Charles Nornable

Personal information
- Full name: Charles Ernest Nornable
- Born: 25 December 1886 Norton, Derbyshire, England
- Died: 21 April 1970 (aged 83) Sheffield, England
- Batting: Right-handed
- Bowling: Right-arm fast-medium

Domestic team information
- 1909: Derbyshire
- Only FC: 10 May 1909 Derbyshire v Sussex

Career statistics
| Competition | First-class |
| Matches | 1 |
| Runs scored | 8 |
| Batting average | 8.00 |
| 100s/50s | 0/0 |
| Top score | 8 |
| Balls bowled | 127 |
| Wickets | 5 |
| Bowling average | 14.40 |
| 5 wickets in innings | 0 |
| 10 wickets in match | 0 |
| Best bowling | 3/24 |
| Catches/stumpings | 0/– |
- Source: CricketArchive, October 2012

= Charles Nornable =

English cricketer (1886–1970)

Charles Ernest Nornable (25 December 1886 – 21 April 1970) was an English cricketer who played for Derbyshire in 1909.

Nornable was born in Norton, in Derbyshire.

Nornable played just one game for the Derbyshire team in the 1909 season which was against Sussex in May. Demands of his business prevented him from playing further games for Derbyshire.

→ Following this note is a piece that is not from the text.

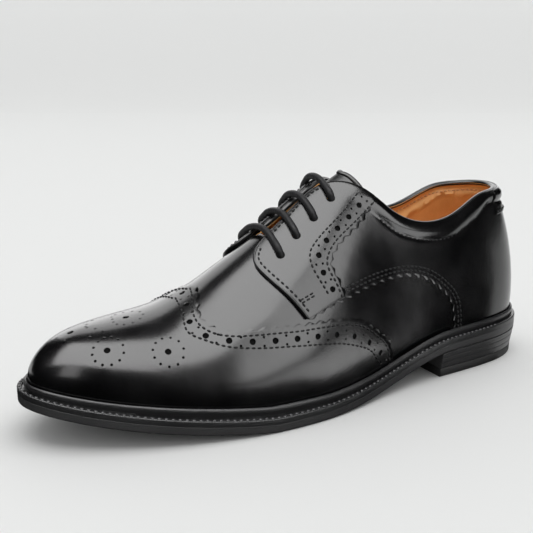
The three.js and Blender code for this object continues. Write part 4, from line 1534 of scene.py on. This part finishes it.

He was a right-arm medium-fast bowler, and in the first innings, he took three wickets, including that of Test cricketer Harry Butt. In the second innings he took two more wickets. He was a right-handed batsman and scored 8 runs.

Nornable died in hospital in Sheffield at the age of 83. His son Gordon Nornable was decorated for underground service with the French resistance during World War II.